The United Nations designated 11th February the International Day of Women and Girls in Science. We joined with our colleagues all over the world via social media to celebrate, invited you to join in…and my word, you did!
The hashtag associated with this initiative, #womeninSTEM, was trending as the second most popular topic on Twitter for most of 11th and 12th February and was used in over 85,000 tweets during this period.
In particular, we invited you to name your favourite female scientist, ideally using a photo with your nomination on a poster template kindly provided for us by our friends at the Institute of Physics. The need to highlight individual women who have contributed significantly to their chosen fields was highlighted early in the discussion by Rebecca Williams (@sketty_massive) who told us:
11 year-old daughter has to do presentation on famous scientist, apart from Curie all other choices are dead white men.
11 year-old wanted to do homework presentation on Maggie Aderin-Pocock or Jane Goodall. Told Newton or Einstein would be “better”.
Those identified as ‘famous’ for their scientific achievements are still, mostly, dead white men. By contrast, the achievements of women are often ignored or considered less significant. The naming of favourite female scientists on 11th February was an opportunity to counter that attitude and all the unhelpful messages it sends to girls like Rebecca’s daughter.

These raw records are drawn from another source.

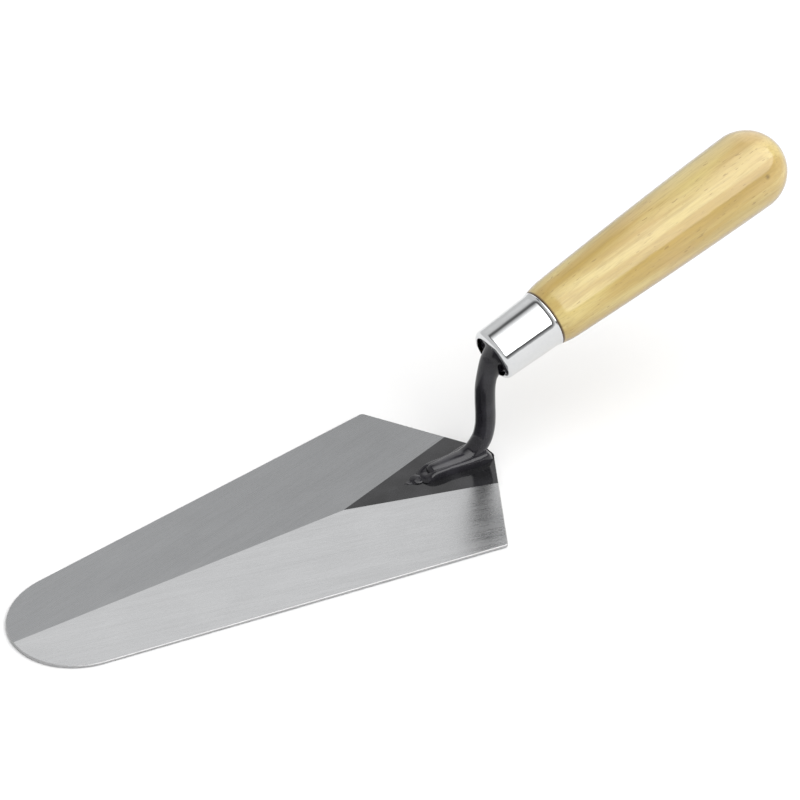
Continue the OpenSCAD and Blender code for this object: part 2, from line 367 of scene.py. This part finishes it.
heel_corners = [edge for edge in blade_mesh.edges
                if upright(edge) and edge.verts[0].co.x > SHOULDER_X - 1]
round_edges(blade_mesh, heel_corners, CORNER_EASE, 5)
blade_mesh.normal_update()
round_edges(blade_mesh, [e for e in blade_mesh.edges if on_rim(e, True)], TOP_EASE, 3)
blade_mesh.normal_update()
round_edges(blade_mesh, [e for e in blade_mesh.edges if on_rim(e, False)], BOTTOM_EASE, 2)
face_outwards(blade_mesh)
print("eased blade", len(blade_mesh.faces), "faces")

# %% [markdown]
# The belt doesn't reach the middle of the heel, where the shank stands. That
# three-cornered patch keeps its lacquer. Two upright cuts through the top flats
# and the rim draw its border, and each flat gets its own finish.

# %% Mark out the lacquered patch
PATCH_TIP = Vector((29.4, 0, 0))
PATCH_CORNER = Vector((80.85, 15.9, 0))


def patch_way(side):
    along = Vector((PATCH_CORNER.x - PATCH_TIP.x, side * PATCH_CORNER.y, 0))
    return Vector((-along.y, along.x, 0)) * side


for side in (-1, 1):
    half = [face for face in blade_mesh.faces
            if face.normal.z > -0.5 and side * face.calc_center_median().y > 0.5]
    edges = {edge for face in half for edge in face.edges}
    verts = {vert for face in half for vert in face.verts}
    bmesh.ops.bisect_plane(blade_mesh, geom=list(verts) + list(edges) + half,
                           plane_co=PATCH_TIP, plane_no=patch_way(side), dist=1e-5)

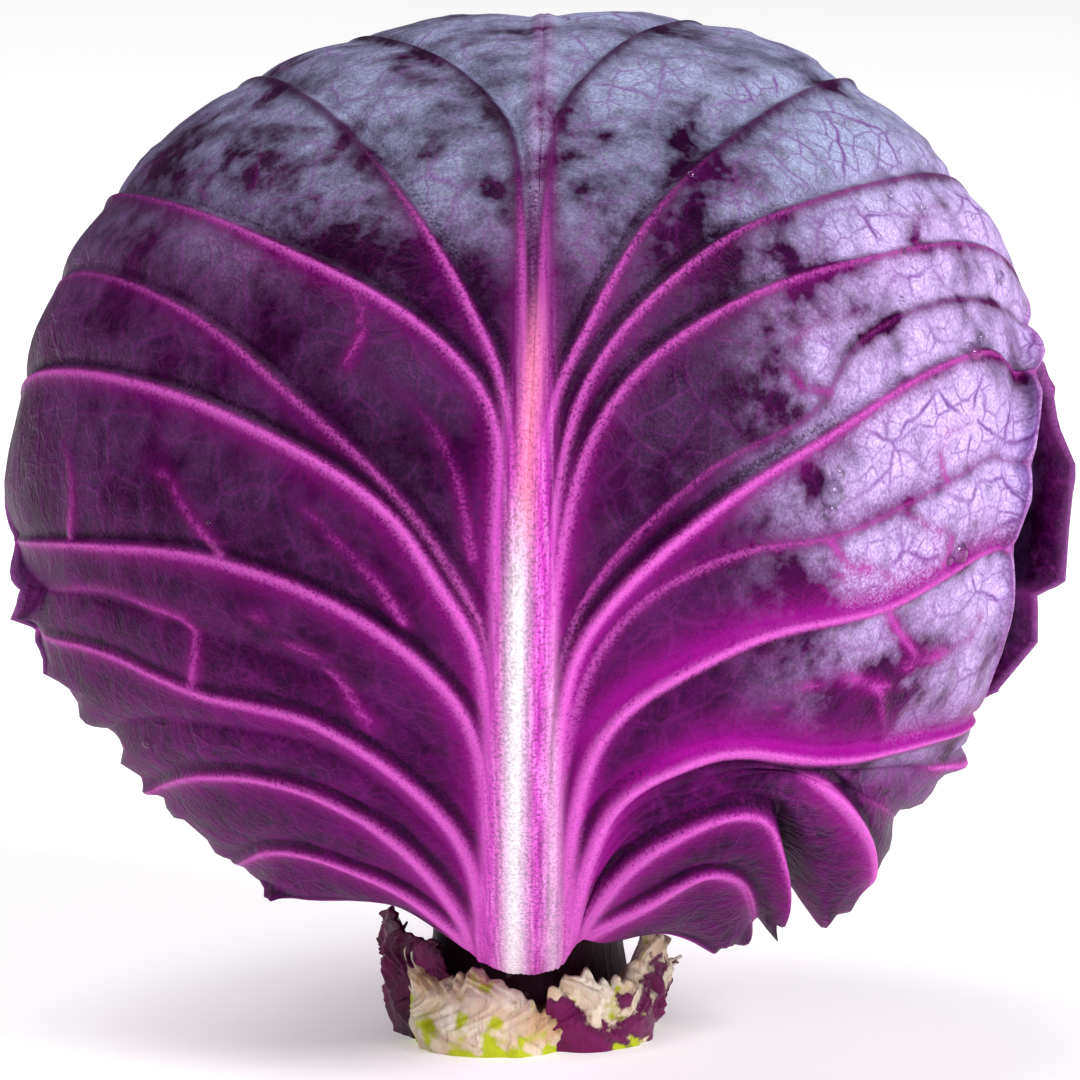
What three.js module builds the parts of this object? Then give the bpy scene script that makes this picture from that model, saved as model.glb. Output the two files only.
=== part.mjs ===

In seeking the names of female scientists who had become your ‘favourite’, we were effectively asking for those who had earned your admiration for their achievements. There were some more familiar names, of women many would consider legends: Marie Curie, Lise Meitner, Hedy Lamarr, Margaret Hamilton, Ada Lovelace, Rachel Carson, Marie Tharp, Rosalind Franklin, Jane Goodall, Jocelyn Bell Burnell, Mary Somerville, Emmy Noether, Mae Jemison, Sally Ride, Helen Sharman, Caroline Herschel, Maria Goppert-Mayer, Daphne Jackson. If you don’t know who these women are, go search the internet for them now. We’re convinced women like these should be household names, and feature in school science lessons and homework assignments.
We also received wonderful selections from groups, a long list of women (famous and less-so) who you found personally inspiring, and notifications of several blogs prepared for the day. Dr Sarah Hughes, the lead for our Aberdeen chapter (@sciencequines) and the driving force behind our facebook, has pulled together a summary of our favourite tweets from the day in this fabulous Storify.
In conclusion, physicist Helen Czerski (@helenczerski) remarked:
Best thing for the Women and Girls in Science day is that the gravitational wave announcement was made by two senior women and two men.
Amen to that. We can’t promise that scale of scientific breakthrough every 11th February, but we’d certainly like to make this celebration of women’s contributions to science, technology, engineering and maths an annual event. Please join us again in 2017.